Zenyatta's history-making winning streak ended by a short head to Blame in a thrilling Breeders' Cup Classic (gr. I) (VIDEO) under the lights at Churchill Downs Nov. 6. Blame is a homebred son of Arch for Claiborne Farm and Adele Dilschneider.
"We made a game plan a year ago to point for this, and usually when you make plans like that in the horse business, it never works out. You don't even make the race," said Seth Hancock, president of Claiborne Farm, which celebrated its 100th anniversary this year. "But then the closer we got to the race, we realized we were going to make it and knew who we were running against but just were filled with anticipation of what might be. And then to see it come true is a feeling I can't describe."
With the $4,545,000 Classic, Blame won his third grade I race of the year. Earlier he won the Stephen Foster Handicap and Whitney Handicap, and he finished second in the grade I Jockey Club Gold Cup. Blame will now be retired to stud at Claiborne with a lifetime record of nine wins in 13 starts, six of the wins in graded stakes. He earned $2.7 million for the victory and retires with a career bankroll of $4,368,214.
Trainer Al Stall Jr. said he was extremely proud of Blame's performance but took nothing away from Zenyatta.
"In defeat she didn't lose anything," Stall said. "I don't think you'll find anybody criticizing anything she's ever done, much less today. We were fortunate to have the right horse on the right day at the right time."
Blame had the perfect trip, according to jockey Garrett Gomez. He said the colt broke running and found a nice pocket going through the first turn. Blame traveled smoothly down the backside, then started to pick it up at the 5/16ths pole. He ran into tight quarters leaving the quarter pole but squeezed between Lookin At Lucky and Etched as Espoir City fell back. He led by a half-length over Lookin At Lucky at the furlong marker. From there, his only competion was Zenyatta roaring toward him on the outside.
"You know, I just tried to stay out of (Blame's) way and keep trying to point him in the right direction," Gomez said. "I mean he was just absolutely marvelous today. Probably the best race he's ever run for me."

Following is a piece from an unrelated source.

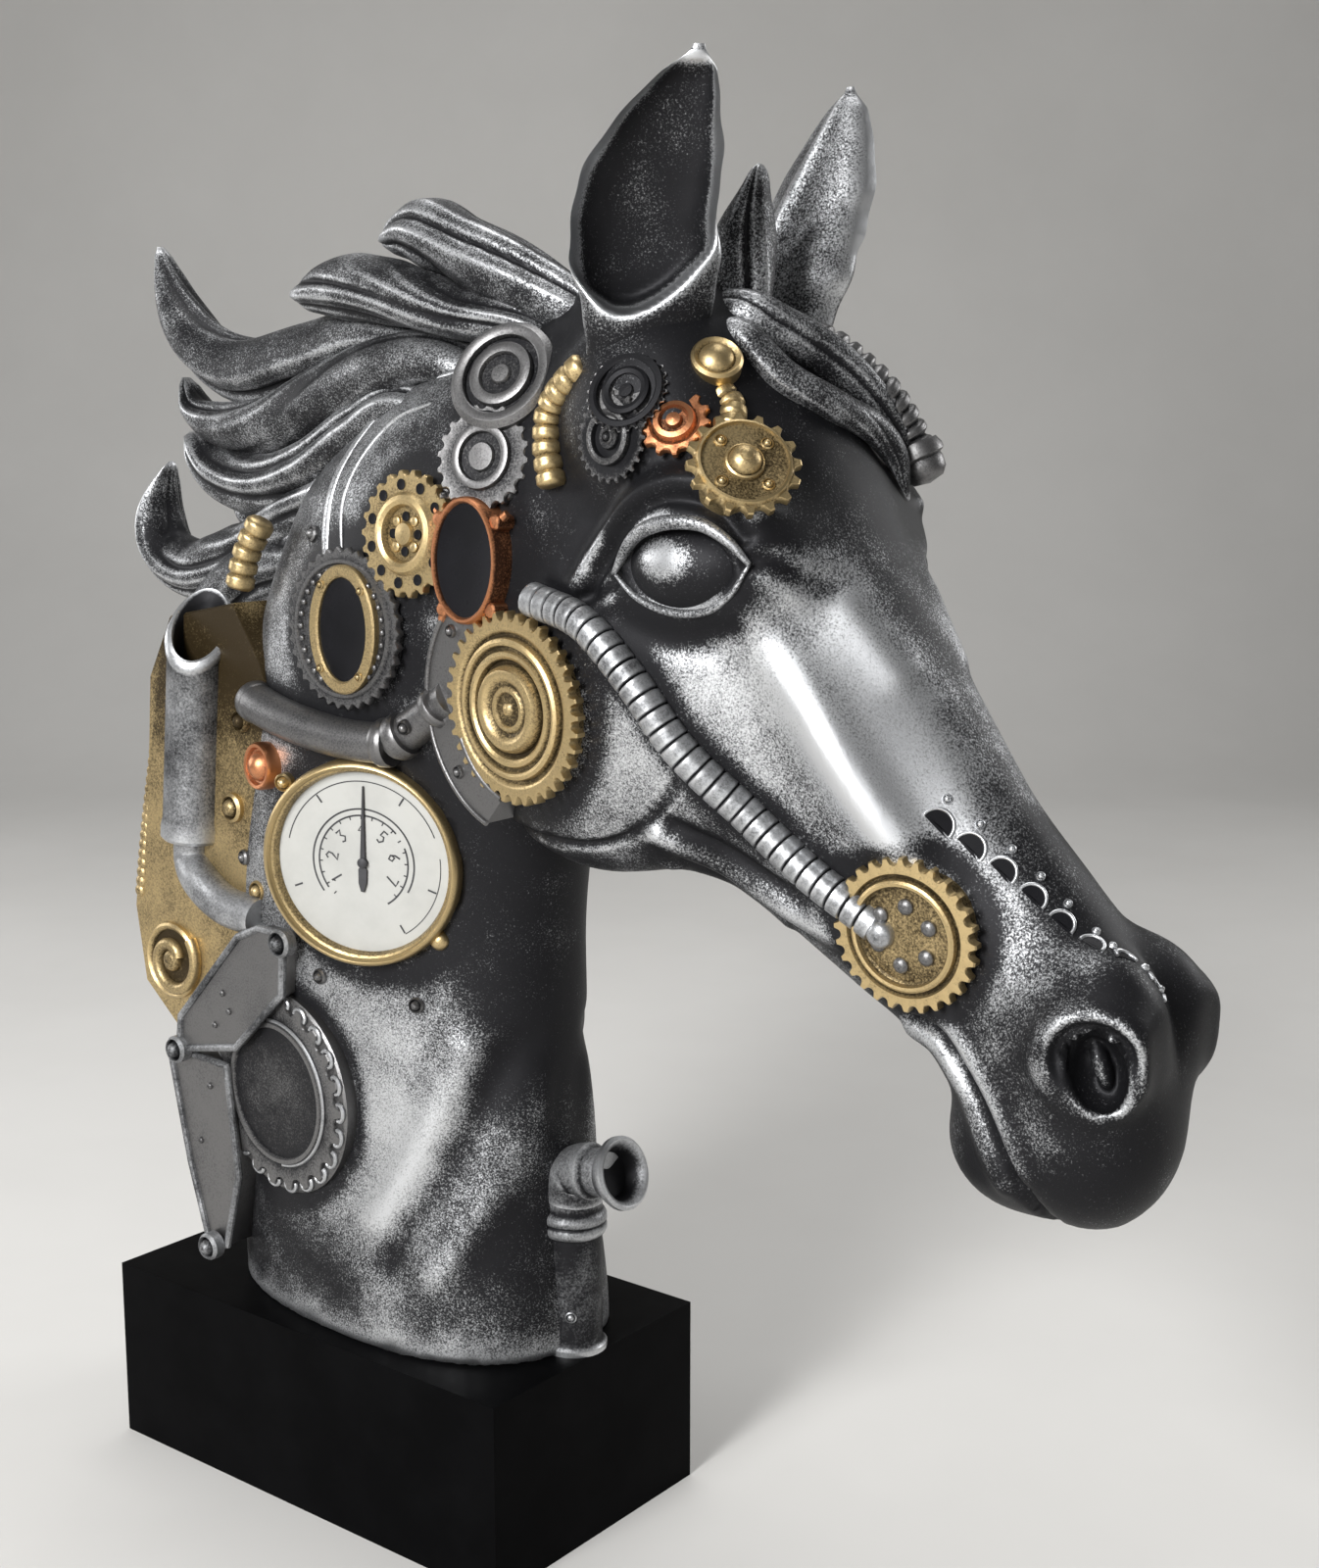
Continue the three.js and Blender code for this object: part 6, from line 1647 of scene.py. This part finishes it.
class HORSE_OT_stage(bpy.types.Operator):
    """Floor, backdrop, lights and camera"""

    bl_idname = "horse.stage"
    bl_label = "Studio"
    bl_options = {"REGISTER", "UNDO"}

    def execute(self, context):
        self.backdrop()
        self.lights()
        self.camera()
        return {"FINISHED"}

    @staticmethod
    def backdrop():
        away = Matrix.Rotation(math.radians(AZIMUTH), 4, "Z")
        line = [(-1.6, 0), (0.9, 0)]
        line += [(0.9 + 0.5 * math.sin(a), 0.5 - 0.5 * math.cos(a))
                 for a in np.linspace(0.1, math.pi / 2, 14)]
        line += [(1.4, 2.6)]
        points = [away @ Vector((x, y, z)) for y, z in line for x in (-3, 3)]
        faces = [(2 * i, 2 * i + 1, 2 * i + 3, 2 * i + 2) for i in range(len(line) - 1)]
        mesh = bpy.data.meshes.new("backdrop")
        mesh.from_pydata(points, [], faces)
        mesh.shade_smooth()
        mesh.materials.append(matte("Backdrop", (0.62, 0.61, 0.59), (0.58, 0.57, 0.55), 0.85, 3, 0.0))
        sheet = bpy.data.objects.new("backdrop", mesh)
        bpy.context.scene.collection.objects.link(sheet)

    @staticmethod
    def lights():
        rows = [
            ("key", (0.12, -1.0, 0.68), (0.08, -0.02, 0.17), 0.42, 14),
            ("face", (0.16, -1.05, 0.4), (0.13, -0.02, 0.17), 0.22, 4.5),
            ("front", (0.9, -0.75, 0.35), (0.1, 0.0, 0.17), 0.3, 0.9),
            ("top", (-0.1, 0.2, 1.1), (0.05, 0.0, 0.2), 0.6, 4.5),
            ("rim", (0.5, 0.8, 0.5), (0.1, 0.0, 0.17), 0.4, 3),
            ("left", (-0.9, -0.3, 0.4), (0.0, 0.0, 0.17), 0.4, 2.5),
        ]
        for name, place, aim, size, power in rows:
            lamp = bpy.data.lights.new(name, "AREA")
            lamp.shape = "DISK"
            lamp.size = size
            lamp.energy = power
            made = bpy.data.objects.new(name, lamp)
            made.location = place
            made.rotation_mode = "QUATERNION"
            made.rotation_quaternion = (Vector(aim) - Vector(place)).to_track_quat("-Z", "Y")
            bpy.context.scene.collection.objects.link(made)
        world = bpy.data.worlds.new("Studio")
        world.use_nodes = True
        world.node_tree.nodes["Background"].inputs["Color"].default_value = (0.62, 0.62, 0.62, 1)
        world.node_tree.nodes["Background"].inputs["Strength"].default_value = 0.2
        bpy.context.scene.world = world
        bpy.context.scene.view_settings.view_transform = "Standard"

    @staticmethod
    def camera():
        a, e = math.radians(AZIMUTH), math.radians(ELEVATION)
        back = Vector((math.sin(a) * math.cos(e), -math.cos(a) * math.cos(e), math.sin(e)))
        data = bpy.data.cameras.new("camera")
        data.sensor_width = 36
        data.lens = 47.25
        data.clip_start, data.clip_end = 0.01, 20
        made = bpy.data.objects.new("camera", data)
        made.location = CAMERA
        made.rotation_mode = "QUATERNION"
        made.rotation_quaternion = (-back).to_track_quat("-Z", "Y")
        bpy.context.scene.collection.objects.link(made)
        bpy.context.scene.camera = made


PIECES = [HORSE_OT_skin, HORSE_OT_ears, HORSE_OT_eyes, HORSE_OT_mane, HORSE_OT_cogs, HORSE_OT_hoses,
          HORSE_OT_pipes, HORSE_OT_ports, HORSE_OT_gauge, HORSE_OT_plates, HORSE_OT_trim, HORSE_OT_finish,
          HORSE_OT_stage]


class HORSE_PT_panel(bpy.types.Panel):
    """The sculpture's sizes, colours and pieces"""

    bl_idname = "HORSE_PT_panel"
    bl_label = "Steampunk horse"
    bl_space_type = "VIEW_3D"
    bl_region_type = "UI"
    bl_category = "Horse"

    def draw(self, context):
        for group in (context.scene.horse_sizes, context.scene.horse_colors):
            box = self.layout.box()
            for name in group.__annotations__:
                box.prop(group, name)
        for piece in PIECES:
            self.layout.operator(piece.bl_idname)


CLASSES = [HorseColors, HorseSizes, *PIECES, HORSE_PT_panel]


def register():
    for entry in CLASSES:
        bpy.utils.register_class(entry)
    bpy.types.Scene.horse_colors = bpy.props.PointerProperty(type=HorseColors)
    bpy.types.Scene.horse_sizes = bpy.props.PointerProperty(type=HorseSizes)


def unregister():
    del bpy.types.Scene.horse_sizes
    del bpy.types.Scene.horse_colors
    for entry in reversed(CLASSES):
        bpy.utils.unregister_class(entry)


def main():
    """Builds everything in order."""
    register()
    for piece in PIECES:
        group, name = piece.bl_idname.split(".")
        getattr(getattr(bpy.ops, group), name)()


if __name__ == "__main__":
    main()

Gomez has ridden him for all of his five starts this year.
As far as Hancock is concerned the result sewed up 2010 Horse of the Year honors for Blame.
Asked to comment on who should win the honor during the post-race news conference, he responded, "Well, I thought the battle for Horse of the Year was fought about a half hour ago, and Blame won it. I mean, she's a great horse, Zenyatta is. But she had her shot to get by, and she didn't do it. So I don't think you can vote for her. I don't know who else you could vote for.
"I mean, he's won three great ones," Hancock added. "He's taken his show on the road. He's done everything that's been asked of him. I can't believe that he wouldn't be horse of the year. "
Fly Down and rider Julien Leparoux finished third by 3 1/2 lengths after getting checked in the first turn when Musket Man and Rajiv Muragh came over on him. He then came four wide out of the second turn. Preakness Stakes (gr. I) winner Lookin At Lucky finished a neck farther back in fourth.
"The horse had plenty of run," said Fly Down's trainer Nick Zito. "Obviously, he's (Leparoux) upset about it because that cost him a lot. He was in a nice position, he was settling and he had to lose all that ground. In a big race like that, you can't give Zenyatta and Blame whatever."
After a sluggish beginning, Zenyatta had just one horse beaten at the quarter pole. Smith had dropped her to the inside and she was forced to steady briefly and alter course behind the retreating Quality Road. Once in the stretch, she angled outside for a clear shot and closed in her patented wicked style. The difference this time was that Blame held on with determination.
A tearful and emotional Mike Smith, Zenyatta's rider during all but three of her 19 consecutive victories, said after the race he blamed himself for the loss.
"I really felt I had the best horse today," he said. "If I have to blame anyone, it would be me. I wish I had been in the race a little earlier. I think she ranks up there with the greatest of all time. And to come up a nose short..."
Smith said though Zenyatta had raced on the dirt previously, she seemed to be particularly bothered by the dirt being kicked back in her face.
"It just took her a while to get used to it," he said. "Like I said, maybe I should have done a few things differently. I wish I (voice breaking)...if I had to do it all over again, I would have, you know. It hurts more than you...than I can explain, just because it was my fault. She should have won, and it hurts."
"We're real proud of our girl," said owner Jerry Moss, who brought Zenyatta out of a brief retirement following her win in last year's Classic to campaign in 2010. "She tried hard and ran a tremendous race only to get beat by the slimmest of margins. We congratulate Blame and his connections. He beat a superstar."
Zenyatta won five grade I stakes this year.
The final time was 2:02.28. Blame paid $12.40, $4.40, and $3.80. Zenyatta paid $3.60 and $2.80. Fly Down paid $8.60.